The family stories Berrick weaves throughout the chapters provide a vivid backdrop for her statistics. Amanda, raised in foster care, began having children of her own while still a teen and lost them to the system when she became addicted to drugs. Tracy, brought up by her schizophrenic single mother, gave birth to the first of eight children at age fourteen and saw them all shuffled through foster care as she dealt drugs and went to prison. Both they and the other individuals that Berrick features spent years without adequate support from social workers or the government before finally achieving a healthier life; many people never do. But despite the clear crisis in child welfare, most calls for reform have focused on unproven prevention methods, not on improving the situation for those already caught in the system. Berrick argues that real child welfare reform will only occur when the centerpiece of child welfare - reunification, permanency, and foster care - is reaffirmed.

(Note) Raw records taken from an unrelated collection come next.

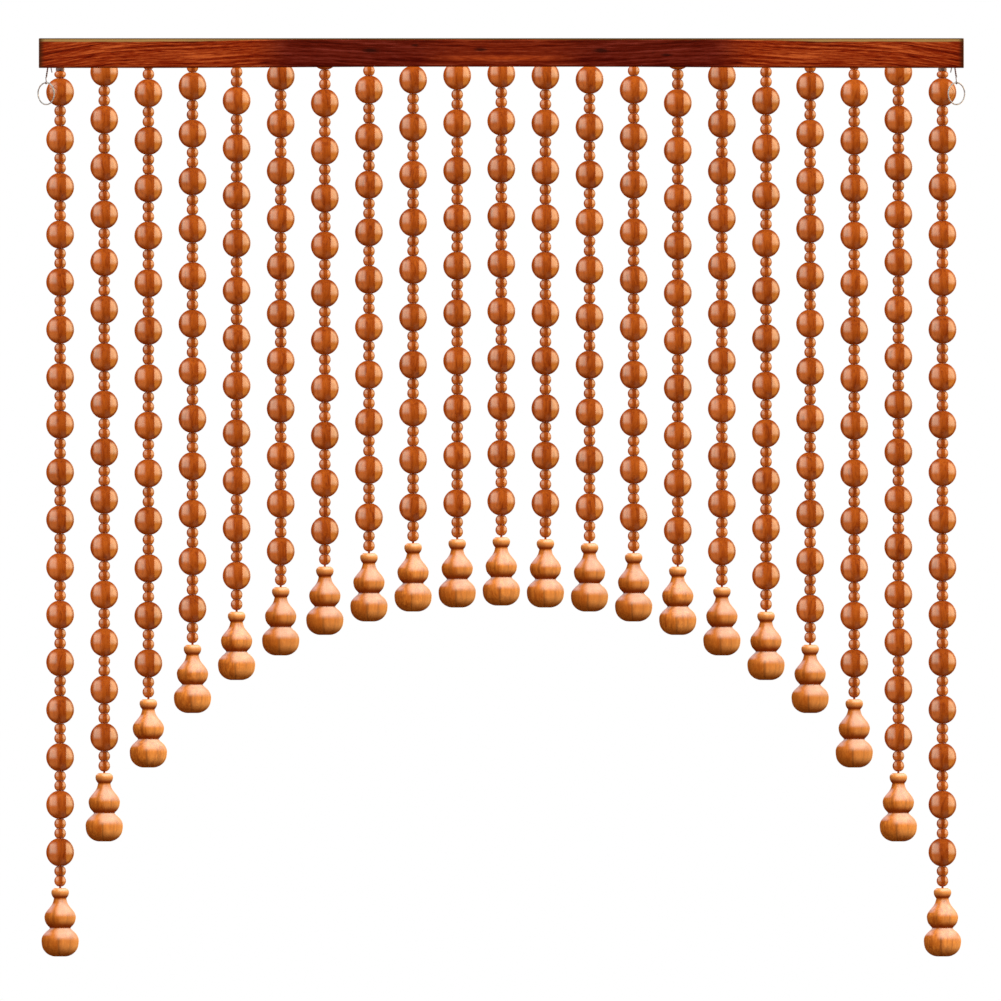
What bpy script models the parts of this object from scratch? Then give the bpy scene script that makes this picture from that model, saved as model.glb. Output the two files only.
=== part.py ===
"""Bead curtain: strands of turned wooden beads and gourd pendants under a grooved wooden rail.

Metres, +Z up. X runs along the rail and -Y is the front. The origin is the centre of the rail's top face.
"""

import itertools
import math
from collections import namedtuple

import bmesh
import bpy
from mathutils import Matrix, Vector

MM = 0.001
GAP = 0.3 * MM  # between pieces that touch on the real thing
NEAR = 0.1 * MM  # a corner this close to a plane lies on it

# Rail: a bar with a groove from below, which stops short of both ends
RAIL_LENGTH = 662.0 * MM
RAIL_DEPTH = 30.0 * MM
RAIL_HEIGHT = 21.3 * MM
RAIL_WEB = 2.0 * MM  # wood above the groove
RAIL_TOP_CHAMFER = 2.2 * MM
RAIL_EDGE_CHAMFER = 0.6 * MM
GROOVE_WIDTH = 22.0 * MM

# Strands, counted from left to right
STRANDS = 21
STRAND_PITCH = 31.57 * MM
GROOVE_LENGTH = (STRANDS - 2) * STRAND_PITCH
# Drop from the rail's top to a pendant's foot, from the outermost strand to the middle one
DROPS = [mm * MM for mm in (657.1, 574.8, 521.9, 482.9, 459.3, 441.7, 427.0, 417.4, 410.3, 407.4, 406.0)]

# Beads: height along the strand, widest radius, how far from the middle that radius is kept, and sides
Bead = namedtuple("Bead", "height radius shoulder sides")
BIG_BEAD = Bead(20.0 * MM, 10.0 * MM, 3.4 * MM, 6)
SMALL_BEAD = Bead(7.0 * MM, 4.2 * MM, 0.0, 4)
STRINGING = (SMALL_BEAD, SMALL_BEAD, BIG_BEAD)  # from the pendant up
NECK_RADIUS = 2.9 * MM
NECK_SIDES = 3
CORD_RADIUS = 1.0 * MM
FOOT_RADIUS = 2.2 * MM
FOOT_LENGTH = 1.4 * MM  # bare cord between the lowest bead and the pendant
SHARP_ANGLE = math.radians(75)

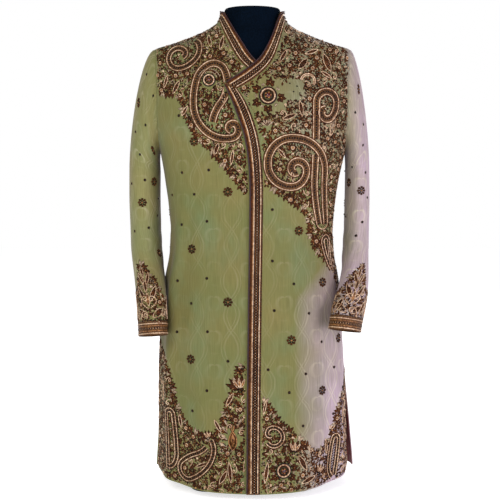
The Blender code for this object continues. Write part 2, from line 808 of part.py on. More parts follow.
def dress_form(finish, parts):
    """A smooth limbless torso with a flat neck and arm plates, as one closed body."""
    edge = FORM_TOP - FORM_TOP_EDGE
    shoulders = [row for row in body_rows() if row > FORM_CHEST]
    count = FORM_COLUMNS
    rings = []
    for low in FORM_LOWER_EDGE:
        ring = form_ring(FORM_HIP, low.inset, count)
        rings.append([Vector((point.x, point.y, FORM_BOTTOM + low.rise)) for point in ring])
    for z in (*FORM_RINGS, *shoulders, FORM_NECK_RING, edge):
        rings.append(form_ring(z, form_clearance(z), count))
    top = form_ring(edge, FORM_NECK_CLEARANCE + FORM_TOP_EDGE, count)
    rings.append([Vector((point.x, point.y, FORM_TOP)) for point in top])
    mesh = bmesh.new()
    verts = [[mesh.verts.new(point) for point in ring] for ring in rings]
    for low, high in zip(verts, verts[1:]):
        for left in range(count):
            right = (left + 1) % count
            mesh.faces.new((low[left], low[right], high[right]))
            mesh.faces.new((low[left], high[right], high[left]))
    mesh.faces.new(verts[0][::-1])
    mesh.faces.new(verts[-1])
    return finished("dress_form", mesh, finish, parts)


def stand_pole(finish, parts):
    """The short pole between the base plate and the form."""
    low, high = PLATE_THICKNESS + SEAM_GAP, FORM_BOTTOM - SEAM_GAP
    bpy.ops.mesh.primitive_cylinder_add(
        vertices=24, radius=POLE_RADIUS, depth=high - low, location=(0, 0, (low + high) / 2)
    )
    return adopt(bpy.context.object, "stand_pole", finish, parts)


def base_plate(finish, parts):
    """A flat steel plate with rounded corners, small enough to hide inside the skirt."""
    bpy.ops.mesh.primitive_cube_add(size=1, location=(0, 0, PLATE_THICKNESS / 2))
    plate = bpy.context.object
    plate.scale = (PLATE_LENGTH, PLATE_DEPTH, PLATE_THICKNESS)
    bpy.ops.object.transform_apply(location=False, rotation=False, scale=True)
    mesh = bmesh.new()
    mesh.from_mesh(plate.data)
    upright = [edge for edge in mesh.edges if abs(edge.verts[0].co.z - edge.verts[1].co.z) > 0.001]
    bmesh.ops.bevel(
        mesh, geom=upright, offset=PLATE_CORNER, segments=5, profile=0.5, affect="EDGES"
    )
    rim = [
        edge for edge in mesh.edges
        if all(vert.co.z > PLATE_THICKNESS / 2 - 0.0001 for vert in edge.verts)
    ]
    bmesh.ops.bevel(mesh, geom=rim, offset=PLATE_EDGE, segments=1, profile=0.5, affect="EDGES")
    mesh.to_mesh(plate.data)
    mesh.free()
    return adopt(plate, "base_plate", finish, parts)


def adopt(made, name, finish, parts):
    """Names a primitive, gives it its material and moves it to the parts' collection."""
    made.name = name
    made.data.name = name
    made.data.materials.append(finish)
    made.data.shade_smooth()
    made.data.set_sharp_from_angle(angle=math.radians(40))
    for holder in list(made.users_collection):
        holder.objects.unlink(made)
    parts.objects.link(made)
    return made


def build():
    """Builds the coat, then the form and stand that hold it."""
    clear_scene()
    parts = make_collection("sherwani_coat")
    brocade = material("brocade", BROCADE)
    border = material("embroidered_border", BORDER)
    lining = material("lining", LINING)
    cover = material("form_cover", FORM_COVER)
    steel = material("stand_steel", STEEL)
    left_front(brocade, parts)
    right_front(brocade, parts)
    back(brocade, parts)
    back_lining(lining, parts)
    collar(border, parts)
    front_border(border, parts)
    sleeve("left_sleeve", LEFT_SLEEVE, 1, brocade, parts)
    sleeve("right_sleeve", RIGHT_SLEEVE, -1, brocade, parts)
    cuff("left_cuff", LEFT_SLEEVE, 1, border, parts)
    cuff("right_cuff", RIGHT_SLEEVE, -1, border, parts)
    dress_form(cover, parts)
    stand_pole(steel, parts)
    base_plate(steel, parts)


build()
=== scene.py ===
# %% [markdown]
# # A sherwani coat on a dress form
# A sherwani is a long formal coat. This one is olive silk brocade, with a band of corded
# embroidery at its crossed edge, paisleys on the chest and flowers along the lower skirt.
# The frame that is loaded here holds the solid pieces of the coat. Each of them gets a finer
# copy with creases, and needlework that is laid on it bead by bead.

# %% Open the frame
import math
import bpy
import numpy as np
from collections import namedtuple
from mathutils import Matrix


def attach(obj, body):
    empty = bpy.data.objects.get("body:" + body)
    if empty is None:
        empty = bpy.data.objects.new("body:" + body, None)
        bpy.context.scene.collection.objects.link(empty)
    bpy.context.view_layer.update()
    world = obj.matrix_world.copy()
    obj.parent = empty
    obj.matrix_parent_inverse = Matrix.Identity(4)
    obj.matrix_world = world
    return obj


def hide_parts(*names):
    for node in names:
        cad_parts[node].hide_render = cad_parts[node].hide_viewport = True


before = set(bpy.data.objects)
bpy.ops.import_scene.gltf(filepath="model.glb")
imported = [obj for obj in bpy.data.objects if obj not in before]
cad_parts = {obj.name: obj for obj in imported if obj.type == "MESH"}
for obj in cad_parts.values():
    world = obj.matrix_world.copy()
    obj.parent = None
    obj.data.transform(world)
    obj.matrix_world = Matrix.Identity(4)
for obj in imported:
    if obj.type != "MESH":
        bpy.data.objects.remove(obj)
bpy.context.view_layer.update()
print("pieces in the frame:", ", ".join(sorted(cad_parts)))

# %% [markdown]
# ## Camera
# A long lens from the front, a little above the waist, keeps the coat's edges almost straight.
# The camera looks down by a few degrees, and a small shift brings hem and collar into the frame.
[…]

Take Me Home reminds us that children need long-term caregivers who can help them develop and thrive. When troubled parents can't change enough to permit reunification, alternative permanency options must be pursued. And no reform will matter for the hundreds of thousands of children entering foster care each year in America unless their experience of out-of-home care is considerably better than the one many now experience. Take Me Home offers prescriptions for policy change and strategies for parents, social workers, and judges struggling with permanency decisions. Readers will come away reinvigorated in their thinking about how to get children to the homes they need.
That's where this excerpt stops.